— Start DATA TO USE —

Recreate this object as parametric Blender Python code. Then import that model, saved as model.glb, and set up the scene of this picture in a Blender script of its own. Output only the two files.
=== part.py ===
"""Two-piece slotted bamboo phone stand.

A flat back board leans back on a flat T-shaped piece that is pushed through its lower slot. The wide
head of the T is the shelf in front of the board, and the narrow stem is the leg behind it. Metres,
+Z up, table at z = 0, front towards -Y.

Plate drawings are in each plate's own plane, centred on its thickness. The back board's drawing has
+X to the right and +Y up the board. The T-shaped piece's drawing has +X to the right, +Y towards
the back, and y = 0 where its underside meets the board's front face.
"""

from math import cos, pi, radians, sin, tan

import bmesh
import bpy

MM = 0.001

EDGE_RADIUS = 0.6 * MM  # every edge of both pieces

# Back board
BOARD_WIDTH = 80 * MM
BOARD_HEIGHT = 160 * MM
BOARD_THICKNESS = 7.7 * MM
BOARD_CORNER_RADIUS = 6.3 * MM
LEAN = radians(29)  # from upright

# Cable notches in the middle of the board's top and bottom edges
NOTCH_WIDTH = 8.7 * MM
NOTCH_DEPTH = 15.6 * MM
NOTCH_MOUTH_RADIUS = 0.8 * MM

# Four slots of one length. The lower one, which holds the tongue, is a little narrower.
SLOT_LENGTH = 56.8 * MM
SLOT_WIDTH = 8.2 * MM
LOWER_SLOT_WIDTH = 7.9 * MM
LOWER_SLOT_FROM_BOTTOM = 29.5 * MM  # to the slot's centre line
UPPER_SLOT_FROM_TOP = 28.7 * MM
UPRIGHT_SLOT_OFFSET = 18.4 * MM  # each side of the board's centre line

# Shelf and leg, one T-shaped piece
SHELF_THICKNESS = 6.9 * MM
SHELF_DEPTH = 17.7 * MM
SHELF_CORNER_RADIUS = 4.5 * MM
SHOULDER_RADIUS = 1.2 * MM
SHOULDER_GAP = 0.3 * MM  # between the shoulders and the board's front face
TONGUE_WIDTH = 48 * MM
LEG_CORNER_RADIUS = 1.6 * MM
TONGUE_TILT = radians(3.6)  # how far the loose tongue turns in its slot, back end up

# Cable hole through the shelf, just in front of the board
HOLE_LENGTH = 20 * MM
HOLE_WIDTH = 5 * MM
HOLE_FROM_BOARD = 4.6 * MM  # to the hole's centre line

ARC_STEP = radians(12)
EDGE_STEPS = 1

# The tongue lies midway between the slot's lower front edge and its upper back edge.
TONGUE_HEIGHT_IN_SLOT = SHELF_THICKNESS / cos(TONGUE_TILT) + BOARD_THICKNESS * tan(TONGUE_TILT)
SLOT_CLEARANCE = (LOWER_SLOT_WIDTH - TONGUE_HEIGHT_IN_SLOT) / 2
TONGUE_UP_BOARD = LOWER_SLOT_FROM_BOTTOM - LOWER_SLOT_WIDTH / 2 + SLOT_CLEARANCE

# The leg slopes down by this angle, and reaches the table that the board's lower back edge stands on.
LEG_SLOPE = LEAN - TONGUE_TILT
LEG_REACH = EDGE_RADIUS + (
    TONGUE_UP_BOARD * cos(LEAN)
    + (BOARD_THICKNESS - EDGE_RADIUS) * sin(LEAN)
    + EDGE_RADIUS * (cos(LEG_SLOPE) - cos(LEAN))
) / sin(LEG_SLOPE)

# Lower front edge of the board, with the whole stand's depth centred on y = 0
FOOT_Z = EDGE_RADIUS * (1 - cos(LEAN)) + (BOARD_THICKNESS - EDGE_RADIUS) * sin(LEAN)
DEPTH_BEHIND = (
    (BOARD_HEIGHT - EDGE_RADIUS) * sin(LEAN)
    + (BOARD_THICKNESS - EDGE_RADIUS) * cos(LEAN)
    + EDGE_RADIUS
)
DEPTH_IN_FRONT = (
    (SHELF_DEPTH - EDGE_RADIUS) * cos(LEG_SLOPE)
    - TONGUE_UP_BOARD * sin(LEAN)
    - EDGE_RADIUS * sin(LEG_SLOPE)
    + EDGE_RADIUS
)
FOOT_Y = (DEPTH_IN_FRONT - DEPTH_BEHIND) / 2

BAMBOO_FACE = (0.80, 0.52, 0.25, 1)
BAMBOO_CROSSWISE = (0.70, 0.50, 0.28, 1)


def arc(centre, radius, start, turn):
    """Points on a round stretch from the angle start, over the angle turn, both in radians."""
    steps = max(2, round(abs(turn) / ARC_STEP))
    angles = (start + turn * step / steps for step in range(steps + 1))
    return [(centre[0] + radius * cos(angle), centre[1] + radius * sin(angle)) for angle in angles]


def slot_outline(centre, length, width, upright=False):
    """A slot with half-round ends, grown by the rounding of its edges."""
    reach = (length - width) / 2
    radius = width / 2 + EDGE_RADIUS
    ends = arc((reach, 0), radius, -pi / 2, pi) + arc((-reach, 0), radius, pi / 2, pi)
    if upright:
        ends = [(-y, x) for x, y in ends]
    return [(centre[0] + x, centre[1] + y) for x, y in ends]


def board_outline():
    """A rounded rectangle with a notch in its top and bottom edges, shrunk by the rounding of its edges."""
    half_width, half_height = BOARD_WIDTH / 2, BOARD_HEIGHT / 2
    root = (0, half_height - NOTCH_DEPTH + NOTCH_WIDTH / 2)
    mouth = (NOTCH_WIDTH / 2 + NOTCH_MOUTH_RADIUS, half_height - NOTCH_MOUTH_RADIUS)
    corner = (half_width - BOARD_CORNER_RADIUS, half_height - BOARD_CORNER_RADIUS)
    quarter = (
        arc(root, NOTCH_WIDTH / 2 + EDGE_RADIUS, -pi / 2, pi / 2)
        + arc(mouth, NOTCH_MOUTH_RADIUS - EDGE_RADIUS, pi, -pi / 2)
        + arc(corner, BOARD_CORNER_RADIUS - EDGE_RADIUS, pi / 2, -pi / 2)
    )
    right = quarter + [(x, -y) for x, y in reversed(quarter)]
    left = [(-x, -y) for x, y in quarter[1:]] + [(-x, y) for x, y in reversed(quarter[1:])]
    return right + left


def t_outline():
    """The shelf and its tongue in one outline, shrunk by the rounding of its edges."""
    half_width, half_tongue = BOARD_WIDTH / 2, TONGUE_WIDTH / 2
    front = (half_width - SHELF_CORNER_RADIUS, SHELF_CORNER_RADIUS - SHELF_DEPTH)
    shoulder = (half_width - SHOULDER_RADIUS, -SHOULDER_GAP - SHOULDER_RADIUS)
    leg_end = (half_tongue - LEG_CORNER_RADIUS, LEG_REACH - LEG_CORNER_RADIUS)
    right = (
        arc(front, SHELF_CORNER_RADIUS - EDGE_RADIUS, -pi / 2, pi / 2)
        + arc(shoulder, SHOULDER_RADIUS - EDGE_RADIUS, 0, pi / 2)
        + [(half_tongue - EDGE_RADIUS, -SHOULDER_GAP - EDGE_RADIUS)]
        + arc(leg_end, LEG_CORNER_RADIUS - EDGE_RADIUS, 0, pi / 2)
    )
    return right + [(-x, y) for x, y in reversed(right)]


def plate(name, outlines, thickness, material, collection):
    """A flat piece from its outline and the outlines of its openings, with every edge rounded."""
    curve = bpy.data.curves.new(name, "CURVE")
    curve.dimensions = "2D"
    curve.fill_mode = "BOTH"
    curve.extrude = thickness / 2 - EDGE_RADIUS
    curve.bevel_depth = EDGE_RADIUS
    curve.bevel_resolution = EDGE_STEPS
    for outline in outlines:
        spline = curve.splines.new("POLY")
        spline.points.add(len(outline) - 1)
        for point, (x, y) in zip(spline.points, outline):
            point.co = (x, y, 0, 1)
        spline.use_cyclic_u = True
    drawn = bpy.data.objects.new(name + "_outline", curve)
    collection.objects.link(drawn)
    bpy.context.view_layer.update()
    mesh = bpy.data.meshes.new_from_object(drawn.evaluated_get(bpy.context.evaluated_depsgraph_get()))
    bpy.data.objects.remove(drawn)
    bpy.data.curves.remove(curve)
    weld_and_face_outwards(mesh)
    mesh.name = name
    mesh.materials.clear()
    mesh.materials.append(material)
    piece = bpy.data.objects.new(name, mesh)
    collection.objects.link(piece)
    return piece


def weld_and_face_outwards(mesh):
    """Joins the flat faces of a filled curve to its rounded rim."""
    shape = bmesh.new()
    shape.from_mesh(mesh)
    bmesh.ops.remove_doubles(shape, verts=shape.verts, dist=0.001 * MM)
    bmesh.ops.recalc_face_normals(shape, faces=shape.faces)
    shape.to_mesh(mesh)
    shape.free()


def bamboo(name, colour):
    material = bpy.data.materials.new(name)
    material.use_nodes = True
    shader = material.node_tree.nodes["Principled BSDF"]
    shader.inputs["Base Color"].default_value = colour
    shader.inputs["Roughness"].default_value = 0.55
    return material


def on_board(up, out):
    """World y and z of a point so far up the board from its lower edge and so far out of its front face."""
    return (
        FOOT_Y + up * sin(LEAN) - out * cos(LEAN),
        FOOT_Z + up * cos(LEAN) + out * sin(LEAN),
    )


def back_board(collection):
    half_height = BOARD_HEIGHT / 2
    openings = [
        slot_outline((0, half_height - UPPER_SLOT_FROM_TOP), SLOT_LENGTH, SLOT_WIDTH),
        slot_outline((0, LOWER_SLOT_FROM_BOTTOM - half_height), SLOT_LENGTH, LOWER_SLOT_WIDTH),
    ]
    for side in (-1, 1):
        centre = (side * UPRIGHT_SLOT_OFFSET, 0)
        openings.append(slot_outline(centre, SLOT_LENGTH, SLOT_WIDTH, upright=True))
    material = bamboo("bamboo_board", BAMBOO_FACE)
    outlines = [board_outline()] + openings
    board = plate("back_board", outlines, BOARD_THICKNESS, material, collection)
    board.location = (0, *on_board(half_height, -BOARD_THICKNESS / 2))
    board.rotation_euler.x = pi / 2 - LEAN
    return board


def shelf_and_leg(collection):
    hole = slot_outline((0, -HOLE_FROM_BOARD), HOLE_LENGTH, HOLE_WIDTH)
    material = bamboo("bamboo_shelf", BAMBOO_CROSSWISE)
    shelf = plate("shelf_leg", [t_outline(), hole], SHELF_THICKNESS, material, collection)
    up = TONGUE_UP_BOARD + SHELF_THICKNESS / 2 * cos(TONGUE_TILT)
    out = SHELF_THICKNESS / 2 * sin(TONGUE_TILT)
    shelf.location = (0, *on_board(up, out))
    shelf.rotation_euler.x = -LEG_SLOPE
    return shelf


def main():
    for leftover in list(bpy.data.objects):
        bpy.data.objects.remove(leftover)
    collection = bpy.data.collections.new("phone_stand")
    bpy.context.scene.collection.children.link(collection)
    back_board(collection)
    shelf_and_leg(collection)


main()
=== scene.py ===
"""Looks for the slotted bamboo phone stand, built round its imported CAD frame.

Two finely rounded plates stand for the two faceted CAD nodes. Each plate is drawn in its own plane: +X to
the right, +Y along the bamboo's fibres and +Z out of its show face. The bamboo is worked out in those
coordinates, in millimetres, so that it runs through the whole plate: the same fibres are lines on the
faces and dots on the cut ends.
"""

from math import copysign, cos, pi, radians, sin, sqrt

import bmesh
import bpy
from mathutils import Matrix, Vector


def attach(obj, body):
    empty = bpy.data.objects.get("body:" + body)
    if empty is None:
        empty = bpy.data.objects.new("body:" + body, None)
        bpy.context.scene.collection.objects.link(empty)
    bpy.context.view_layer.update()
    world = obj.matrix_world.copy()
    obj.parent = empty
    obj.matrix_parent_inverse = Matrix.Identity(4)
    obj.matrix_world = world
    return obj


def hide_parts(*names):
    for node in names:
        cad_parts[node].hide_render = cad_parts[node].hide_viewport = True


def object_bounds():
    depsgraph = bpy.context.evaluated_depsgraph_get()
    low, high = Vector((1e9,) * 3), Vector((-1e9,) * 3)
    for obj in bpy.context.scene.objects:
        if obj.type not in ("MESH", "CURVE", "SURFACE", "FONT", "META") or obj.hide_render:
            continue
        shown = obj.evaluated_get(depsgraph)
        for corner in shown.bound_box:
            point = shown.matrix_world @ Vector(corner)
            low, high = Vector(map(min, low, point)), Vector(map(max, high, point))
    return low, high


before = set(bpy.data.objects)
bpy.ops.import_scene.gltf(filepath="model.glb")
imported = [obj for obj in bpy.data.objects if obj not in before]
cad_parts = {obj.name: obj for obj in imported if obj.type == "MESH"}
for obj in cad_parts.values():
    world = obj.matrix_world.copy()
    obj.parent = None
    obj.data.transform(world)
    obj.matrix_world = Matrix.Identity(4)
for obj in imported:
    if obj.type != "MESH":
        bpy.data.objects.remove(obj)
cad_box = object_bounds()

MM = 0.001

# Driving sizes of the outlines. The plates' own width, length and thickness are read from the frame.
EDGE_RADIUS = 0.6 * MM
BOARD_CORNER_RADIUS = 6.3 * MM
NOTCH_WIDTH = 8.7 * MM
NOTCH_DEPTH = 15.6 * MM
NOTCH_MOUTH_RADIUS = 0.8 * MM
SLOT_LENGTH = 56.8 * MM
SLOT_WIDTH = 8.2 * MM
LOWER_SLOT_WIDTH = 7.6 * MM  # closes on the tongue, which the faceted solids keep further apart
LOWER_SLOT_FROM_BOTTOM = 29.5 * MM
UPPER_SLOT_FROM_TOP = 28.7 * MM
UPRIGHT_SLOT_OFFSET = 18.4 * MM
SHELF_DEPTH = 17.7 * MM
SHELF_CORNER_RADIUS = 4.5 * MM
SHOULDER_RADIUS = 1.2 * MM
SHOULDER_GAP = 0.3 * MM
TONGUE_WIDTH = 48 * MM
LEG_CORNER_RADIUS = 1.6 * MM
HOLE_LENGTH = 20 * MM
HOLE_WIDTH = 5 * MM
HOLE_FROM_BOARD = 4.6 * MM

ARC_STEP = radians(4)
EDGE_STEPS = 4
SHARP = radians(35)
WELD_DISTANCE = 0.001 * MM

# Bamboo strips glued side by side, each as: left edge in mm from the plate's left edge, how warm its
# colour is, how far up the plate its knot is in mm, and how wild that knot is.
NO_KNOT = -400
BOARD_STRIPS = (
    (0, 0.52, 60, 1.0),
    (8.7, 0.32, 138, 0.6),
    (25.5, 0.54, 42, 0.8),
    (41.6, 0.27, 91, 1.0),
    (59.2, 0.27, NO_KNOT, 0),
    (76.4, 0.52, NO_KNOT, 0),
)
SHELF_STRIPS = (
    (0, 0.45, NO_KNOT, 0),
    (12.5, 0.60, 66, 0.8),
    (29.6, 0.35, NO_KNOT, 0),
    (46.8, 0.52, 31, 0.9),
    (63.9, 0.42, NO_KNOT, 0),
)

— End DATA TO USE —
— Start DATA TO USE —

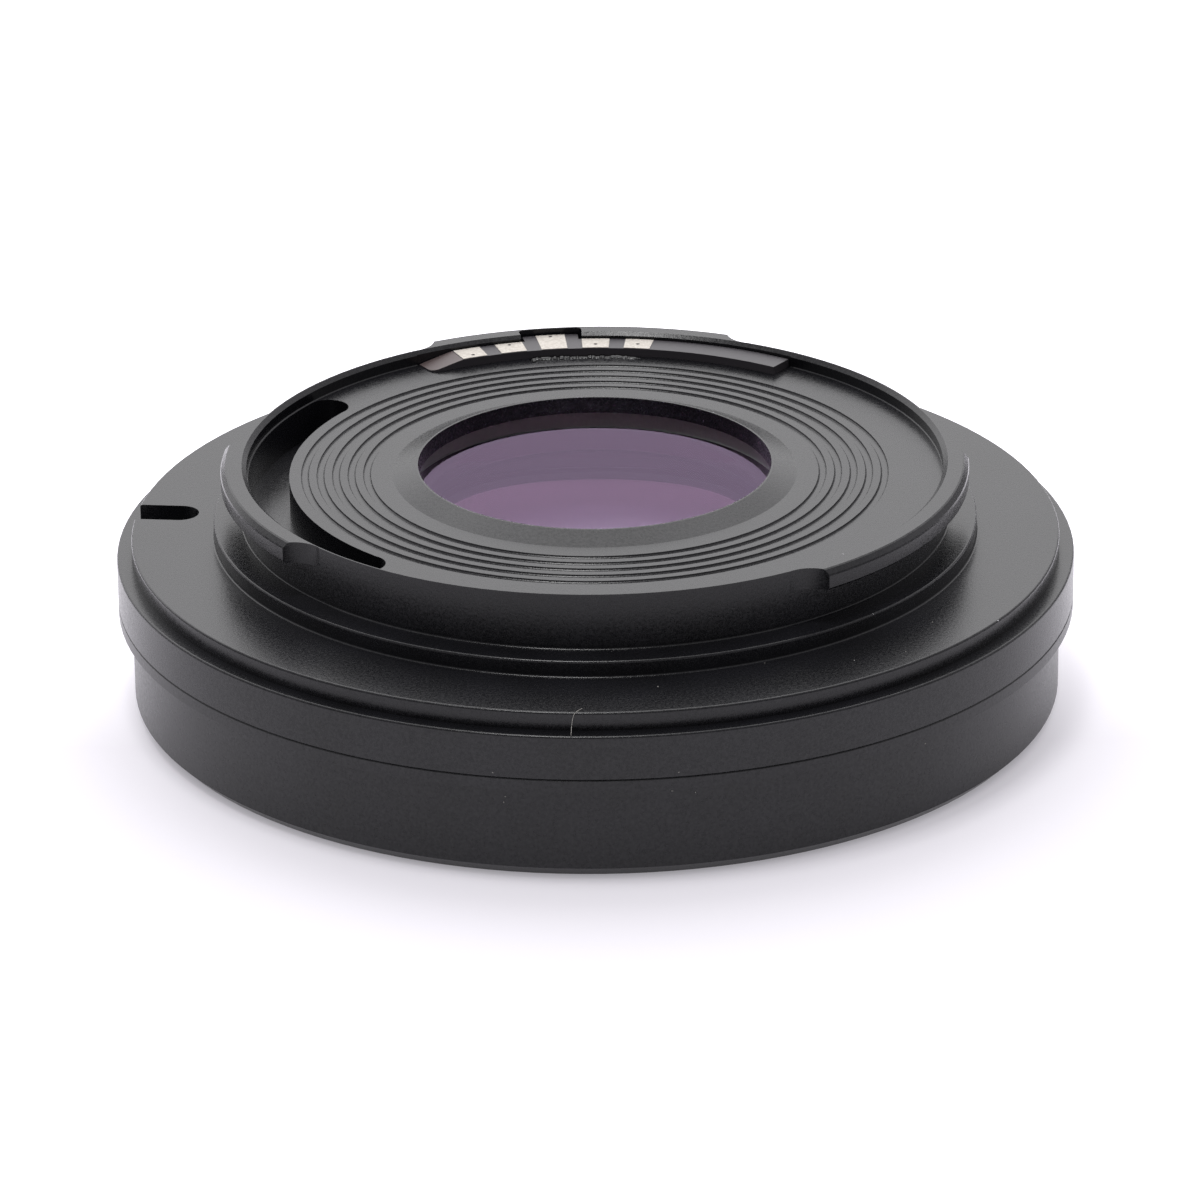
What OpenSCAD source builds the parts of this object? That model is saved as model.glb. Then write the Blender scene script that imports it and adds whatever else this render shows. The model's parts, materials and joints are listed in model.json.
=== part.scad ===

— End DATA TO USE —
— Start DATA TO USE —

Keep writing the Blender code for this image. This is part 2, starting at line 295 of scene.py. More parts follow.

— End DATA TO USE —

*WHAT IS BEING ASKED*
Repeat, exactly as they stand above, the lines from the line with "obj.matrix_parent_inverse = Matrix.Identity(4)" to the line with "before = set(bpy.data.objects)", both lines included.

*COMPLETE OUTPUT*
    obj.matrix_parent_inverse = Matrix.Identity(4)
    obj.matrix_world = world
    return obj


def hide_parts(*names):
    for node in names:
        cad_parts[node].hide_render = cad_parts[node].hide_viewport = True


def object_bounds():
    depsgraph = bpy.context.evaluated_depsgraph_get()
    low, high = Vector((1e9,) * 3), Vector((-1e9,) * 3)
    for obj in bpy.context.scene.objects:
        if obj.type not in ("MESH", "CURVE", "SURFACE", "FONT", "META") or obj.hide_render:
            continue
        shown = obj.evaluated_get(depsgraph)
        for corner in shown.bound_box:
            point = shown.matrix_world @ Vector(corner)
            low, high = Vector(map(min, low, point)), Vector(map(max, high, point))
    return low, high


before = set(bpy.data.objects)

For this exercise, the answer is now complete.